Na sessão de julgamento do dia 28/04/2021, a Primeira Seção do STJ, julgou o Recurso Especial promovido pelo MPSC contra decisão proferida pelo Tribunal de Justiça de Santa Catarina, que firmou entendimento sobre matéria de relevância gigantesca no direito ambiental: a extensão das faixas não edificáveis às margens de cursos d’água em áreas urbanas consolidadas.

O Recurso especial dirigido ao STJ combatia a decisão do Tribunal de Justiça do Estado de Santa Catarina que historicamente tinha o entendimento de que o distanciamento de curso d’água previsto na Lei do Parcelamento do Solo (Lei nº 6.766/79, artigo 4º) prevalecia em relação aquele previsto no antigo Código Florestal (Lei nº 4.771/65, artigo 2º) em perímetros urbanos, ou seja, 15 metros, e não os 30 metros da legislação florestal.

Um dos argumentos utilizados até então para a utilização de 15 metros de recuo era que a antiga legislação ambiental não mencionava o perímetro (urbano ou rural) alcançado pela restrição, de modo que a lei florestal deveria incidir sobre os imóveis rurais e, a urbanística, aplicada aos imóveis urbanos. Ademais, a Lei n° 6.766/79 sofreu uma alteração em 2004 justamente no dispositivo em tela (artigo 4º), o que levava à solução do conflito normativo pelo critério temporal. A razoabilidade e a proporcionalidade também vertente pela qual se entendia pela incidência da norma do parcelamento do solo em relação a ambiental.

Convém destacar que o próprio Ministério Público de Santa Catarina, em parte de seus membros, adotava este mesmo ponto de vista, provavelmente porque fosse mais realista em face das situações vivificadas nas diferentes cidades do estado.

No julgamento do STJ, o Min. Relator Benedito Gonçalves inicialmente propôs a modulação dos efeitos da decisão para após o trânsito em julgado – o que, em nosso entender, acertadamente homenagearia a segurança jurídica e levaria em conta a quantidade muito significativa de projetos aprovados pelo Poder Público e efetivamente construídos nos últimos anos com base na previsão da Lei n. 6.766/1979 (afastamento de 15 metros).
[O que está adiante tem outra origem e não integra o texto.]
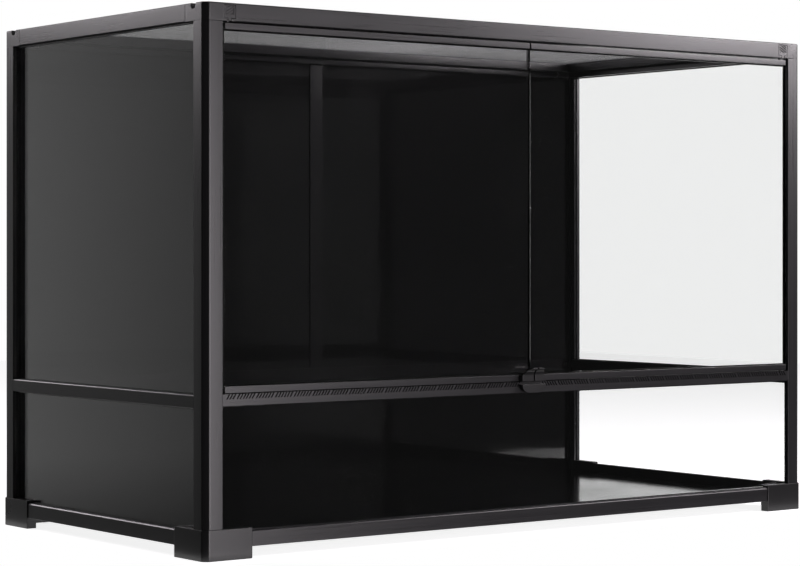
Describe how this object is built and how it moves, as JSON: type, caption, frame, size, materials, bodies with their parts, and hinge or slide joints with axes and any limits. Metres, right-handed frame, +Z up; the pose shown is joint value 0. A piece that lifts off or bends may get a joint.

Todavia, depois de lido o voto do relator, houve a divergência do Min. Herman Benjamin que foi posteriormente acompanhada pelos demais Ministros da 1ª. Seção do STJ, incluindo, inclusive o Min. Relator Benedito Gonçalves, que reconsiderou sua decisão e não se confirmou a modulação dos efeitos do julgamento. 

Nesse ponto que reside a maior repercussão da decisão, pois pelo corpo do julgamento se subentende que os seus efeitos são retroativos conforme citado “2. Não há que se falar em direito adquirido à manutenção de situação que gere prejuízo ao meio ambiente… 4) Inaplicabilidade da teoria do fato consumado nos casos em que se alega a consolidação da área urbana.

O decidido pelo STJ, portanto, além de irradiar efeitos imediatos nos licenciamentos e alvarás de construção, poderá atingir fatos pretéritos. Mais especificamente, então, construções já efetivadas – mesmo que aprovadas pelo Poder Público tanto sob o viés urbanístico quanto ambiental, mas com base nos 15 metros da Lei do Parcelamento do Solo Urbano, e não nos 30 a 500 metros de APP do Código Florestal – poderão ser agora objeto de ações judiciais do Ministério Público e demais legitimados com pedidos de demolição, indenização e reparação do meio ambiente ao estágio anterior às construções (status quo ante).

O que nos parece é que ainda haverá muita discussão de casos individuais, inclusive na cidade de Chapecó/SC, que receberá a segunda fase do estudo sócio ambiental iniciado em 2018, que de fato trará uma radiografia mais ampla da atual situação urbana dos rios, edificações consolidadas e do impacto ambiental causado por elas.

Também não se pode olvidar que o próprio STJ tem já em diversos julgamentos decidido que deve prevalecer o princípio tempus regit actum (tempo rege o ato) nas questões de natureza urbanísticas, o que significa dizer que não se deve retroagir a aplicação de normas novas para fatos pretéritos.

O que fica nesse contexto é que realmente fazendo-se referência à célebre frase atribuída ao economista e ex-ministro da Fazenda Pedro Malan, parece que, no Brasil, de fato até o passado é incerto.